ADs and appeal bodies are not going to be able to figure it out.
(And I used to rebase projects in CVS)
I doubt GitHub is a contributing factor to that. Do you have examples?


    > time; it can be better to postpone and let a draft expire rather than
    > publish something that's broken. Does that mean the document is dead?
    > No. It's active as evidenced by the progress of mailing list discussion
    > and GitHub activity. But what happens is cycles are wasted by people
    > trying to figure this out from plain English statements that are
    > cryptic to apply to our tooling and processes.

    > Furthermore, I'm surprised nobody has brought up the fact that expiry
    > is trivially gamed by anyone that wants to keep an I-D permanent
    > alive. No-change keepalive updates are a blot on the archive.

So?  If you know how to game the system, then you are an insider.
Many of us are worried about what outsiders do.
{Many of company's marketing person has been caught lying about their products
being an "RFC" by the expiry process.  I speak from multiple experience,
including having to go down the hall and rip ... }
Are you suggesting the marketer checked the expiry date on an I-D and wouldn't have claimed it was an RFC if it has expired? Or that the people that were being marketed to would do the check. Or perhaps nobody would even really care to check?
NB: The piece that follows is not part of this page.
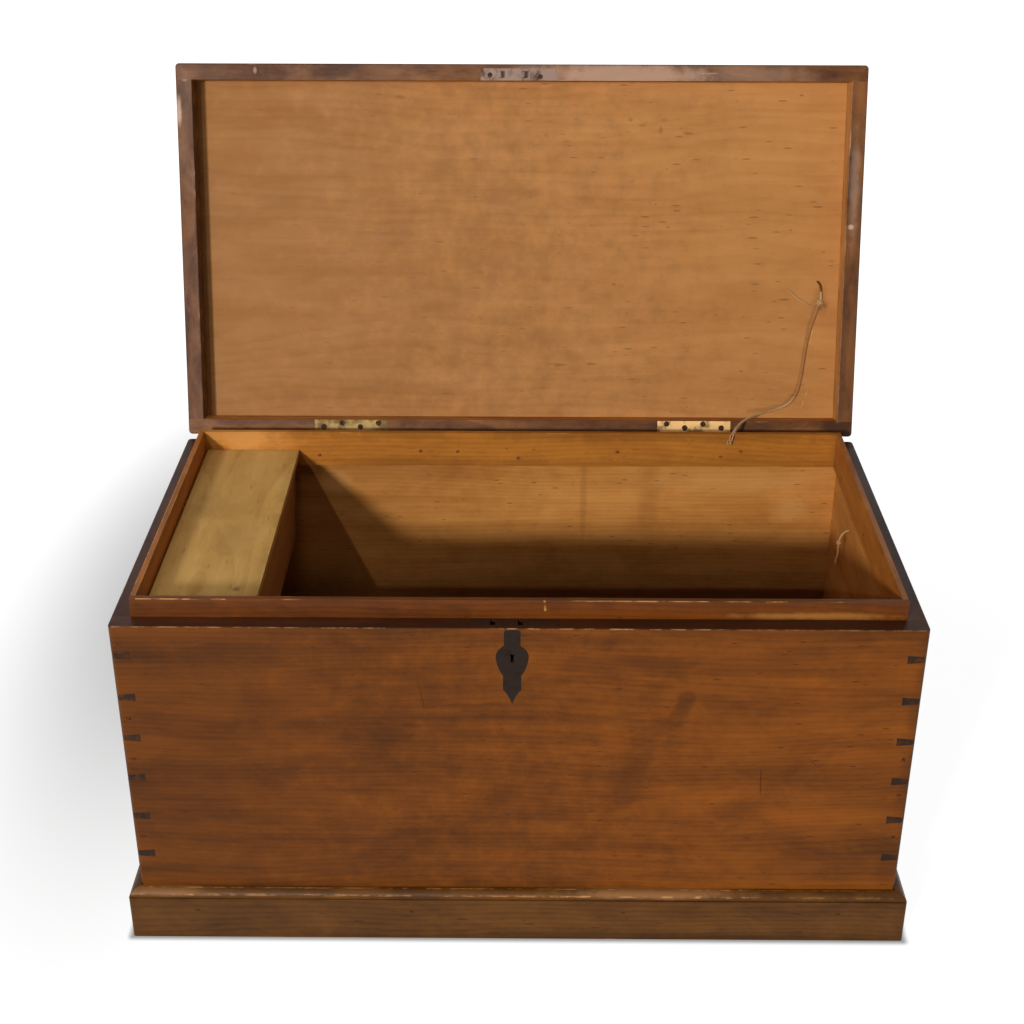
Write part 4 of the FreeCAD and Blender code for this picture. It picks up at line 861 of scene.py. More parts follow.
def board_material(
    node_name, way, faces, seed, marks,
    rings=0.2, streaks=0.35, blotch=0.35, dashes=0.35, grime=0.3, wear=0.002, wear_cover=0.35, gloss=0.2,
):
    material, tree, shader = new_material("wood_" + node_name)
    world, place, facing, half = in_board(tree, node_name, way)
    chosen = finishes_by_direction(tree, facing, faces)
    values = {"Vector": place, "Normal": facing, "Seed": seed, "Pith": PITH, "Ring Width": RING_WIDTH}
    values |= {"Pale": chosen["pale"], "Deep": chosen["deep"], "End Grain": chosen["end"]}
    values |= {"Ring Strength": rings, "Streak Strength": streaks, "Blotch Strength": blotch}
    wood = use_group(tree, softwood, values)
    dark = 0.0
    for spacing, stretch, strength in ((0.015, 2.4, SPECK_STRENGTH), (0.007, 6.0, dashes)):
        values = {"Vector": place, "Size": SPECK_SIZE, "Spacing": spacing, "Stretch": stretch}
        dots = use_group(tree, specks, {**values, "Share": SPECK_SHARE, "Seed": seed + spacing})[0]
        dark = strongest(tree, dark, times(tree, dots, strength))
    edges = {"Vector": place, "Half Size": half}
    corner = {"Reach": GRIME_REACH, "Cover": GRIME_COVER, "Seed": seed + 9}
    corners = use_group(tree, worn_edges, {**edges, **corner})[0]
    dark = strongest(tree, dark, times(tree, corners, grime))
    worn = use_group(tree, worn_edges, {**edges, "Reach": wear, "Cover": wear_cover, "Seed": seed})[0]
    worn = times(tree, worn, WEAR_DEPTH)
    # Shades are painted shade and darken. Rubs and gleams join the worn mask, so it carries painted light and painted
    # highlights as well as wear.
    for mark in marks:
        mask = mark_mask(tree, world, mark)
        if mark[0] in LIGHT_MARKS:
            worn = strongest(tree, worn, mask)
        else:
            dark = strongest(tree, dark, mask)
    grimy = blend_colour(tree, GRIME_DEPTH, wood["Color"], GRIME)
    base = blend_colour(tree, dark, wood["Color"], grimy)
    base = blend_colour(tree, worn, base, chosen["wear"])
    smeared = noise(tree, stretched(tree, place, (7, 18, 18)), detail=4)
    rough = calc(tree, "MULTIPLY_ADD", wood["Grain"], 0.12, chosen["roughness"])
    rough = calc(tree, "MULTIPLY_ADD", calc(tree, "SUBTRACT", smeared, 0.5), 0.3, rough, clamp=True)
    height = calc(tree, "SUBTRACT", wood["Height"], times(tree, dark, 0.8))
    values = {"Base Color": base, "Roughness": rough, "Normal": bumpy(tree, height, 0.22, 0.0006)}
    fill(tree, shader, {**values, "Specular IOR Level": gloss})
    return material


def dress(node_name, material):
    """The drawing's own materials, or its lack of one, give way to this one."""
    slots = nodes[node_name].material_slots
    if not len(slots):
        nodes[node_name].data.materials.append(material)
    for holder in slots:
        holder.material = material


# %% [markdown]
# ## The marks of its life
# The front has a long smear at the right, where a label or a strap once was, and a few scratches.
# Its left half, the left of the front lip and the left of the lid's panel are darker with painted
# shade, as the light is weaker there. The top edges of the front and of the front and left lips, and
# the ovolo along the plinth, have painted highlights. The lid's rims are rubbed where hands lift it;
# the inner face of the left rim is darkened with painted shade, and that of the right rim is lightened
# with painted light. The panel has a painted shadow of the cord, with some soil, where the cord lies.
# The back board is darker towards its foot with painted shade, and the back lip is paler above the
# till with painted light.

# %% Marks
def spots(kind, y, depth, *rows):
    """Marks round places at one y. A row is x and z, the spread along each, and the strength."""
    return [(kind, (x, y, z), (wide, depth, high), strength) for x, z, wide, high, strength in rows]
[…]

Since an expiration date has no context, the only status check that can be applied in isolation is a validity check, which is trivially gamed. The suggestions to provide an explicit link to the datatracker in I-Ds offer the opportunity for so-called outsider to be given a nudge to go find out more. As Rob Wilton suggests, if we can make the UI even more accessible to such needs, we stand to improve things.